Table 2 Quantitative comparison of various models on the BSDS300 and BSDS500

4 Discussion and conclusion

It is widely believed that the primary visual cortex is involved in edge detection. In this work, a novel contour detection model inspired by the information processing mechanisms of the neural CRF and non-CRF responses in V1 was proposed. A subfield combination framework was utilized in place of the traditional pixel based surround inhibition structure. Two inhibition cues were employed on the basis of this framework: directional saliency and energy distribution. The proposed framework also makes use of two combination methods, center-surround and surround-surround inhibition.

Some drawbacks to the architecture of surrounding region, such as main problem requiring consideration was the size of the subfield. One limitation of the proposed strategy is the reliance it has on heuristics rather than general principles. For example, the simple tests performed in this study showed that the contour detection performance will be better if the framework uses a greater number of subfields of smaller size. However, excessively increasing the number of subfields not only increases the required computational power significantly, but also reduces the performance of salient contour extraction. Overlapping subfields also extract numerous useless features that cause imprecision in the degree of inhibition. However, too small a quantity and size of subfield is selected (such that the subfield-based method is degraded as in pixel-based frameworks), the performance degrades even from versions using excessive subfields. Therefore, balancing the number and size of subfields is something of an empirical decision. The choice made in this manuscript was primarily motivated by conceptual and experimental simplicity, while the theoretical study of optimal solutions was left for future research.

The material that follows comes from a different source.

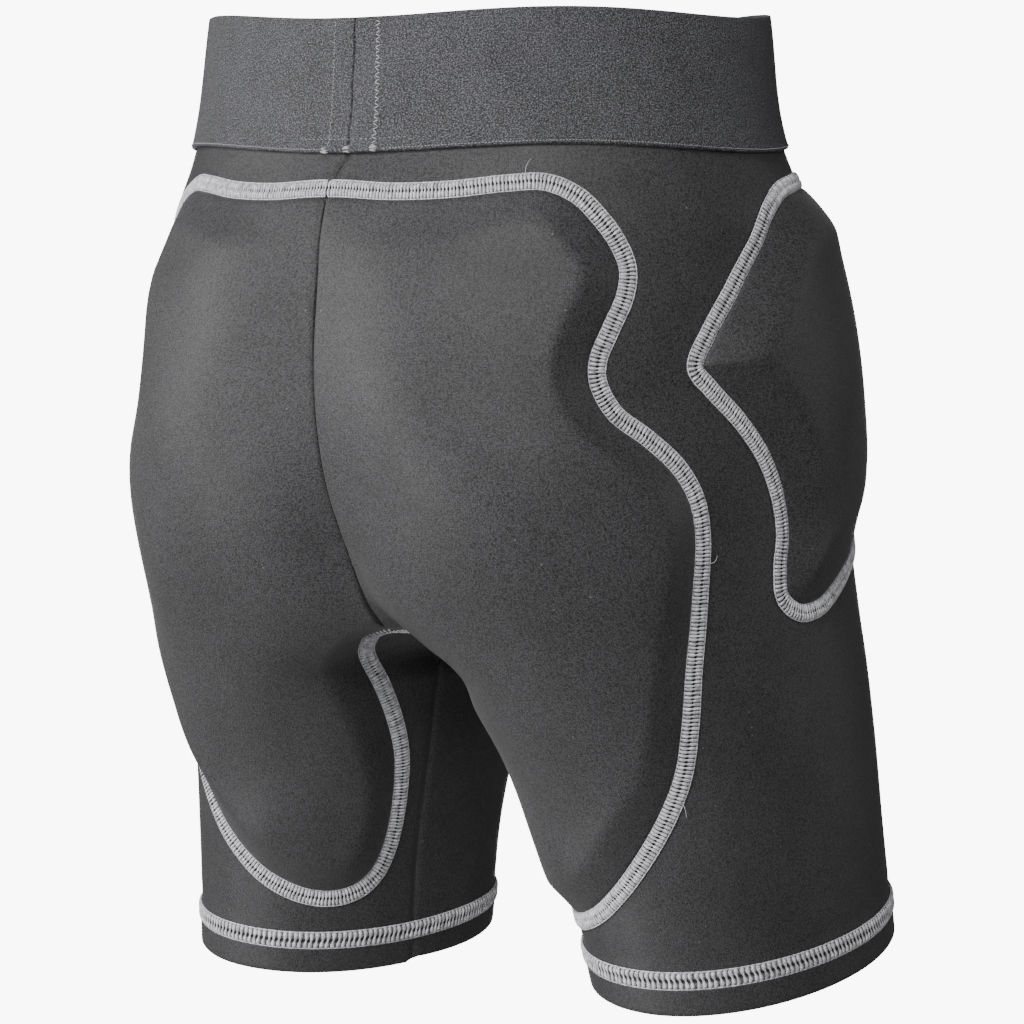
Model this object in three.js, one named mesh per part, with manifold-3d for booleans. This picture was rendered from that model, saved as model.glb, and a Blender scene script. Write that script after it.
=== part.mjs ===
// Padded compression shorts: a stretch shell in two halves, an elastic waistband,
// a seat-and-thigh pad and a hip pad on each side, and the raised coverstitching
// that frames the pads and closes the hems. Millimetres, +Z up, the wearer's
// front on -Y and the wearer's left on +X. The origin is the centre of the
// waist opening, level with the top edge of the waistband.
import * as THREE from 'three';
import Module from 'manifold-3d';

const wasm = await Module();
wasm.setup();

// Overall sizes.
const SHELL_LENGTH = 310;
const HALF_HIP = 140;
const HALF_DEPTH = 104;

// Waistband.
const BAND_HEIGHT = 50;
const BAND_WALL = 1.8;
const BAND_EDGE = 0.6;
const WAIST_DIP = 3.2;

// Fabric.
const SHELL_WALL = 1.2;
const HEM_WALL = 2.4;
const HEM_HEIGHT = 13;
const TUCK = 10;
const SEAM_GAP = 0.3;
const PIECE_GAP = 0.3;

// Pads.
const PAD_CLEARANCE = 0.4;
const PAD_RIM = 1.0;
const REAR_PAD_THICKNESS = 10;
const REAR_PAD_RAMP = 14;
const HIP_PAD_THICKNESS = 10.5;
const HIP_PAD_RAMP = 19;
const VALLEY_WIDTH = 30;
const VALLEY_SHARE = 0.28;
const PAD_ROOT = 25;

// Coverstitching.
const STITCH_WIDTH = 6.4;
const STITCH_HEIGHT = 1.1;
const STITCH_CLEARANCE = 0.6;

// Mesh fineness.
const SHELL_COLUMNS = 36;
const REAR_STEPS = 72;
const HIP_STEPS = 36;
const CURVE_DIVISIONS = 800;

// Small moves over the shell, in degrees and in down, that measure its slope.
const TURN_STEP = 0.5;
const DOWN_STEP = 0.0015;

// One half of the shorts as a tube of rounded sections, top to hem. Every down
// in this file is a share of SHELL_LENGTH below the waistband's lower edge.
// x, outer, inner: section centre and reach to the outer and inner side, shares
// of HALF_HIP. y, back, front: the same front to back, shares of HALF_DEPTH.
// square: how boxy the inner half is. tiltBack, tiltOut: how far the section
// plane drops to the back and lifts to the outer side, per mm.
const WAIST_EDGE = -BAND_HEIGHT / SHELL_LENGTH;
const SECTION_COLUMNS = [
  'down', 'x', 'outer', 'inner', 'y', 'back', 'front', 'square', 'tiltBack', 'tiltOut',
];
const SECTIONS = [
  [WAIST_EDGE, 0.0, 0.83, -0.83, 0.02, 0.835, -0.77, 2.0, 0.0, 0.0],
  [0.0, 0.0, 0.89, -0.89, 0.02, 0.885, -0.81, 2.0, 0.0, 0.0],
  [0.03, 0.0, 0.905, -0.905, 0.01, 0.905, -0.845, 2.0, 0.0, 0.0],
  [0.06, 0.02, 0.92, -0.89, 0.0, 0.925, -0.875, 2.0, 0.0, 0.0],
  [0.16, 0.115, 0.95, -0.8, -0.04, 0.97, -0.95, 2.1, 0.0, 0.0],
  [0.26, 0.215, 0.965, -0.63, -0.075, 1.0, -0.99, 2.2, 0.01, 0.0],
  [0.37, 0.315, 0.98, -0.4, -0.105, 0.99, -1.0, 2.4, 0.03, 0.01],
  [0.485, 0.395, 0.985, -0.165, -0.135, 0.895, -0.99, 2.7, 0.06, 0.02],
  [0.575, 0.455, 1.0, -0.035, -0.165, 0.75, -0.98, 2.9, 0.08, 0.03],
  [0.645, 0.515, 1.015, 0.055, -0.19, 0.625, -0.97, 2.7, 0.1, 0.035],
  [0.74, 0.585, 1.035, 0.195, -0.23, 0.48, -0.94, 2.4, 0.12, 0.035],
  [0.855, 0.645, 1.055, 0.28, -0.28, 0.395, -0.905, 2.2, 0.145, 0.03],
  [1.0, 0.7, 1.07, 0.33, -0.315, 0.325, -0.93, 2.1, 0.17, 0.02],
];

// The waist edge dips at the back, front and sides down to this far below it.
const DIP_END = 0.145;

// How the two legs hang as worn: the left one a little lower than the right.
const LEG_DROP = 2.5;
const LEG_LIFT = 2;
const LEG_LEAN_OUT = 0.07;
const LEG_LEAN_BACK = 0.055;
const LEG_LEAN_START = 0.61;
const LEG_LEAN_END = 0.97;

// Stitch lines round the pads: [angle, down]. The angle runs from the outer side
// at 0 degrees over the back at 90 to the inner side at 180. The rear line is
// open at the centre seam and runs a little past it.
const REAR_LINE = [
  [98, 0.045], [88, 0.045], [78, 0.05], [67, 0.05], [57, 0.045], [50, 0.045],
  [45, 0.06], [41.5, 0.085], [38.5, 0.115], [37, 0.145], [38, 0.175], [41.5, 0.215],
  [44.5, 0.25], [45, 0.275], [42.5, 0.31], [36.5, 0.34], [31, 0.375], [28, 0.415],
  [28, 0.46], [31, 0.515], [35, 0.565], [40, 0.615], [46, 0.67], [53, 0.72],
  [62, 0.765], [73, 0.805], [86, 0.845], [99, 0.875], [112, 0.895], [123, 0.905],
  [130, 0.91], [138, 0.9], [145, 0.885], [149.5, 0.86], [152, 0.83], [152, 0.79],
  [150.5, 0.75], [147, 0.705], [142, 0.66], [138, 0.615], [135.5, 0.585],
  [136.5, 0.57], [141, 0.567], [148, 0.567], [156, 0.567],
];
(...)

Aside from the structure of the subfield, performance also relied upon on efficient feature or cue extraction. In the proposed model, energy distribution cues were first employed as inspired by [56], in which the local energy distribution computation is sensitive to noise, and incorrect orientation estimates will result in ineffective surround inhibition. However, this experiment found that the disorder of the region itself also can be obtained as a useful clue for texture inhibition. Furthermore, surround-surround interactions were creatively employed to compute the inhibition term. Given this, the inhibition term does not accept information from the central region, but is able to efficiently suppress some isolated edges surrounded by cluttered backgrounds.

Finally, it is necessary to comment on some possible future improvements of the proposed models. Considering the importance of color information in visual pathways, one possible improvement direction is to introduce color features to our gray-scale-based model in two ways: (1) coding color features into one channel as pre-processing; (2) using color instead of gray features in subfield coding, i.e., transferring \(\overrightarrow{\boldsymbol{E}}\left(x,y\right)\) mentioned in (6) to a higher dimension vector. In addition, the color information could be exploited by using either individual R-G-B information or the features after single- and double-opponency processing [22, 55] or both.

In summary, this study proposed a subfield based model by combining center-surround and surround-surround inhibition effects to improve contour detection in cluttered scenes. With the displayed competitive performance in comparison to current state-of-the-art algorithms, the proposed subfield based framework is expected to facilitate efficient computational models in the field of machine vision.